B&B à la ferme Eskview
Nous nous installons à 4heures dans notre très beau B&B à la ferme Eskview de Saint Cyrus près de Montrose. Les oies ne sont pas là pour nous accueillir. Notre chambre est très soignée, mobilier rustique de bois clair, une belle commode assortie, des petits abat-jour en papier écossais plissé, une moquette moelleuse et des parures de lit brodées de fleurettes bleues avec des taies d’oreillers en dentelle. La salle d’eau est très claire. Sur le rebord de notre fenêtre des jardinières avec un mélange de fleurettes rouges et de bleues. C’est vraiment une très jolie chambre !

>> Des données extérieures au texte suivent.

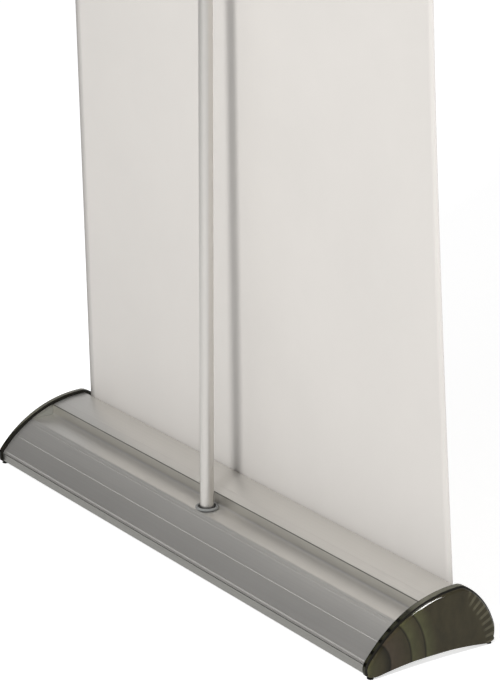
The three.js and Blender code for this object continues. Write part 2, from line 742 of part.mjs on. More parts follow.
add(
  "pole_top_plug",
  onPole(turn([
    [0, poleTop - TOP_PLUG_DEPTH], [joinerRadius, poleTop - TOP_PLUG_DEPTH], [joinerRadius, poleTop],
    [HOOK_PIN_RADIUS, poleTop], [HOOK_PIN_RADIUS, rivetLow], [HOOK_RIVET_RADIUS, rivetLow],
    [HOOK_RIVET_RADIUS - 0.8, rivetLow + HOOK_RIVET], [0, rivetLow + HOOK_RIVET],
  ], 24)),
  "blackPlastic",
);

// where the leaning axis stands at a distance up the pole
const axisY = (up) => POLE_Y - up * Math.sin(lean);
const axisZ = (up) => TROUGH_FLOOR_Z + up * Math.cos(lean);

const railRearY = BANNER_Y + RAIL_REAR;
const fingerTipY = railRearY - FINGER_ENTRY;
const fingerReach = (axisY(hookMiddle) - fingerTipY) / Math.cos(lean);

function poleHook() {
  const half = HOOK_FINGER_WIDTH / 2;
  const finger = new THREE.Shape();
  finger.moveTo(-half, 0);
  finger.absarc(0, -fingerReach + half, half, Math.PI, 2 * Math.PI, false);
  finger.lineTo(half, 0);
  finger.closePath();
  const arm = new THREE.ExtrudeGeometry(finger, {
    depth: HOOK_THICKNESS,
    bevelEnabled: false,
    curveSegments: 6,
  });
  arm.translate(0, 0, hookLow);
  const bore = turn(rod(HOOK_PIN_RADIUS + RUNNING, hookLow - 1, hookTop + 1), 24);
  return onPole(cut(join(turn(rod(POLE_RADIUS, hookLow, hookTop), 32), arm), bore));
}

add("pole_hook", poleHook(), "blackPlastic");

// ---------------------------------------------------------------- top rail
const fingerTopZ = axisZ(hookTop) - fingerReach * Math.sin(lean);
const railZ = fingerTopZ + FINGER_TO_LIP - GROOVE_Z - GROOVE_HEIGHT;
const railTop = railZ + RAIL_HEIGHT;
const railFrontY = BANNER_Y - RAIL_FRONT;
const railEnd = RAIL_LENGTH / 2;
const slotHalf = RAIL_SLOT_WIDTH / 2;

function railOutline(hollow) {
  const crown = [[railRearY, railTop - 6], [railRearY - 3, railTop - 1.4]];
  const crownEnd = [railFrontY + 3, railTop - 1.4];
  const outer = [
    ...crown,
    ...bulge(crown[1], crownEnd, 1.4, 4),
    [railFrontY, railTop - 6],
    [railFrontY, railZ],
  ];
  const bottomSlot = [
    [BANNER_Y - slotHalf, railZ],
    [BANNER_Y - slotHalf, railZ + RAIL_SLOT_DEPTH],
    [BANNER_Y + slotHalf, railZ + RAIL_SLOT_DEPTH],
    [BANNER_Y + slotHalf, railZ],
  ];
  const groove = [
    [railRearY, railZ + GROOVE_Z],
    [railRearY - GROOVE_DEPTH, railZ + GROOVE_Z],
    [railRearY - GROOVE_DEPTH, railZ + GROOVE_Z + GROOVE_HEIGHT],
    [railRearY, railZ + GROOVE_Z + GROOVE_HEIGHT],
  ];
  const rearFoot = [[railRearY, railZ]];
  return hollow ? [...outer, ...bottomSlot, ...rearFoot, ...groove] : [...outer, ...rearFoot];
}

const chamberLow = railZ + RAIL_SLOT_DEPTH + RAIL_WALL;
const chamberTop = railTop - 2 * RAIL_WALL;
const chamber = block(
  RAIL_LENGTH + 2,
  RAIL_FRONT + RAIL_REAR - 4 * RAIL_WALL,
  chamberTop - chamberLow,
  [0, (railRearY + railFrontY) / 2, (chamberLow + chamberTop) / 2],
);
add("top_rail", cut(extrudeX(railOutline(true), -railEnd, railEnd), chamber), "profile");

// the strip that wedges the banner's top edge in the rail
const stripFrom = BANNER_Y - slotHalf + GAP;
const stripTo = BANNER_Y - BANNER_THICKNESS / 2 - GAP;
const stripLow = railZ + 1.5;
const stripTop = railZ + RAIL_SLOT_DEPTH - GAP;
add(
  "clamp_strip",
  block(
    BANNER_WIDTH - 4,
    stripTo - stripFrom,
    stripTop - stripLow,
    [0, (stripFrom + stripTo) / 2, (stripLow + stripTop) / 2],
  ),
  "greyPlastic",
);

function railCap(side) {
  const face = railEnd + GAP;
  const [from, to] = side > 0 ? [face, face + RAIL_CAP] : [-face - RAIL_CAP, -face];
  const peg = block(
    RAIL_PEG_LENGTH + RAIL_CAP,
    GROOVE_DEPTH - 2 * GAP,
    GROOVE_HEIGHT - 2 * GAP,
    [
      side * (face + (RAIL_CAP - RAIL_PEG_LENGTH) / 2 - 0.5),
      railRearY - GROOVE_DEPTH / 2,
      railZ + GROOVE_Z + GROOVE_HEIGHT / 2,
    ],
  );
  return join(extrudeX(railOutline(false), from, to), peg);
}

add("rail_cap_left", railCap(1), "blackPlastic");
add("rail_cap_right", railCap(-1), "blackPlastic");

// ---------------------------------------------------------------- banner
const bannerLow = ROLLER_Z;
const bannerTop = railZ + RAIL_SLOT_DEPTH - GAP;

// the right-hand side bows to the rear between the slot and the rail
function curl(x, z) {
  const out = Math.max(0, (-x - BANNER_CURL_FROM) / (BANNER_WIDTH / 2 - BANNER_CURL_FROM));
  const up = (z - slotRearZ - 1) / (railZ - slotRearZ - 1);
  const rise = up > 0 && up < 1 ? Math.sin(Math.PI * up) : 0;
  return BANNER_CURL * out ** 2 * rise;
}

function bannerSheet() {
  const across = 14;
  const heights = [bannerLow, slotRearZ + 1];
  const rows = 12;
  for (let i = 1; i < rows; i++) {
    heights.push(slotRearZ + 1 + ((railZ - slotRearZ - 1) * i) / rows);
  }
  heights.push(railZ, bannerTop);
  const positions = [];
  const triangles = [];
  const perFace = heights.length * (across + 1);
  for (const side of [1, -1]) {
    for (const z of heights) {
      for (let j = 0; j <= across; j++) {
        const x = BANNER_WIDTH * (j / across - 0.5);
        positions.push(x, BANNER_Y + curl(x, z) + (side * BANNER_THICKNESS) / 2, z);
      }
    }
  }
  const at = (face, i, j) => face * perFace + i * (across + 1) + j;
  const quad = (a, b, c, d) => triangles.push(a, b, c, a, c, d);
  const last = heights.length - 1;
  for (let i = 0; i < last; i++) {
    for (let j = 0; j < across; j++) {
      quad(at(0, i, j), at(0, i + 1, j), at(0, i + 1, j + 1), at(0, i, j + 1));
      quad(at(1, i, j), at(1, i, j + 1), at(1, i + 1, j + 1), at(1, i + 1, j));
    }
    quad(at(0, i, 0), at(1, i, 0), at(1, i + 1, 0), at(0, i + 1, 0));
    quad(at(0, i, across), at(0, i + 1, across), at(1, i + 1, across), at(1, i, across));
  }
  for (let j = 0; j < across; j++) {
    quad(at(0, 0, j), at(0, 0, j + 1), at(1, 0, j + 1), at(1, 0, j));
    quad(at(0, last, j), at(1, last, j), at(1, last, j + 1), at(0, last, j + 1));
  }
  const geometry = new THREE.BufferGeometry();
  geometry.setAttribute("position", new THREE.Float32BufferAttribute(positions, 3));
  geometry.setIndex(triangles);
  return toGeometry(solid(geometry));
}

add("banner", bannerSheet(), "banner");

export default stand;
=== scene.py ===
import math

import bmesh
import bpy
from mathutils import Matrix, Vector


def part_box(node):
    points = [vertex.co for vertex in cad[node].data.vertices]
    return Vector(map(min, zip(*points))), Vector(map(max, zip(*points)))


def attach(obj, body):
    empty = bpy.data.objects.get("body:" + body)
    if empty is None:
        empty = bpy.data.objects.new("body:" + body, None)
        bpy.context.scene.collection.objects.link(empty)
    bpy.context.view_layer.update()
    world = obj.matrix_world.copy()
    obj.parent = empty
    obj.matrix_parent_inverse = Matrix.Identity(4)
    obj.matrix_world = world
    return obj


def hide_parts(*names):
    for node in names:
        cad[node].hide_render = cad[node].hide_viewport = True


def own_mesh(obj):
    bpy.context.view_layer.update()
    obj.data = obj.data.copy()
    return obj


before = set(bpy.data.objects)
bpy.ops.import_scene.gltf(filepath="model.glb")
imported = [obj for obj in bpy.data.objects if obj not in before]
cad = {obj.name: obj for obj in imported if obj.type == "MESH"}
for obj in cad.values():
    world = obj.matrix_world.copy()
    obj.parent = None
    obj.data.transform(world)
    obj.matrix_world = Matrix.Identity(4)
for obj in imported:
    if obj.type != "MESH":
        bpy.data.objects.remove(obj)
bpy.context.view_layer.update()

# ---------------------------------------------------------------- camera
# The stand is seen from behind and from the side of its right-hand end, a little above the base,
# so that most of the pole and the banner run out of the top of the view.


def new_object(name, data):
    """An object with this data, linked to the scene."""
    made = bpy.data.objects.new(name, data)
    bpy.context.scene.collection.objects.link(made)
    return made


CAMERA_AT = (-2.7353, 1.7284, 1.3188)
camera_data = bpy.data.cameras.new("camera")
camera_data.sensor_width = 36.0
camera_data.lens = 141.47
camera_data.clip_end = 60.0
camera = new_object("camera", camera_data)
camera_right = Vector((-0.5493, -0.8354, -0.0194)).normalized()
camera_back = Vector((-0.7986, 0.5180, 0.3064))
camera_back = (camera_back - camera_right * camera_back.dot(camera_right)).normalized()
camera_up = camera_back.cross(camera_right)
turn_of_camera = Matrix((camera_right, camera_up, camera_back)).transposed().to_4x4()
camera.matrix_world = Matrix.Translation(CAMERA_AT) @ turn_of_camera
bpy.context.scene.camera = camera

# ---------------------------------------------------------------- floor and studio light
# A plain white floor runs on into a white room. One large soft lamp stands behind the stand on the
# pole's side and throws the pole's shadow on the banner; the far side of the room is darker.
bpy.context.scene.view_settings.view_transform = "Standard"
FLOOR_SIZE = 30.0
FLOOR_GLOW = 0.20
FLOOR_GLOW_SEEN = 0.62
ROOM_LIGHT = 0.66
DARK_LIGHT = 0.05
DARK_SIDE = (0.80, 0.56, 0.08)
DARK_FROM, DARK_FULL = 0.35, 0.98
LAMP_FROM = Vector((-0.41, 0.71, 0.574)).normalized()
LAMP_AIM = Vector((0, 0, 0.35))
LAMP_DISTANCE = 4.0
LAMP_SIZE = 0.62
LAMP_POWER = 108.0
STRIP_SIZE = (0.7, 2.0)
STRIP_AT = Vector((-1.35, -0.40, 2.45))
STRIP_AIM = Vector((-0.45, 0, 0.06))
STRIP_POWER = 260.0


def set_inputs(tree, node, values):
    """Sets each input to its number or colour, or links it to the output given for it."""
    for key, value in values.items():
        if isinstance(value, bpy.types.NodeSocket):
            tree.links.new(value, node.inputs[key])
        else:
            node.inputs[key].default_value = value


def add_node(tree, kind, values=None, **settings):
    """A new node with these settings and inputs."""
    node = tree.nodes.new(kind)
    for setting, value in settings.items():
        setattr(node, setting, value)
    set_inputs(tree, node, values or {})
    return node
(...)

La promenade le long de la plage est un rite qui me repose de toutes les visites. Je marche vite, les pieds dans l’eau, curieusement pas froide et j’atteins les rochers volcaniques qui masquent une cascade. Au retour, vent fort de face. Le ciel est devenu très menaçant. Nous ne nous attardons pas à la plage. Il fait froid lorsqu’on reste immobile. On a envie de monter sur la falaise et d’aller voir ce qu’il y a à la pointe. Nous montons donc en voiture un raidillon et nous retrouvons sur la grande route en direction d’Aberdeen. Après avoir traversée le village de Saint Cyrus nous descendons dans un creux où un petit port est caché : Johnshaven. Dans le port, quelques bateaux colorés sont affalés en attendant le retour de la marée. Des casiers à crustacés sont empilés. Des hangars abritent sans doute une criée. C’est un vrai port de pêche, minuscule mais actif. Les maisons, presque partout de grès grisâtre sont toutes sur le même modèle qu’à Beauly. Apéro sur le port. Je dessine. Nous rentrons au gîte alors que les premières gouttes s’écrasent sur le pare-brise.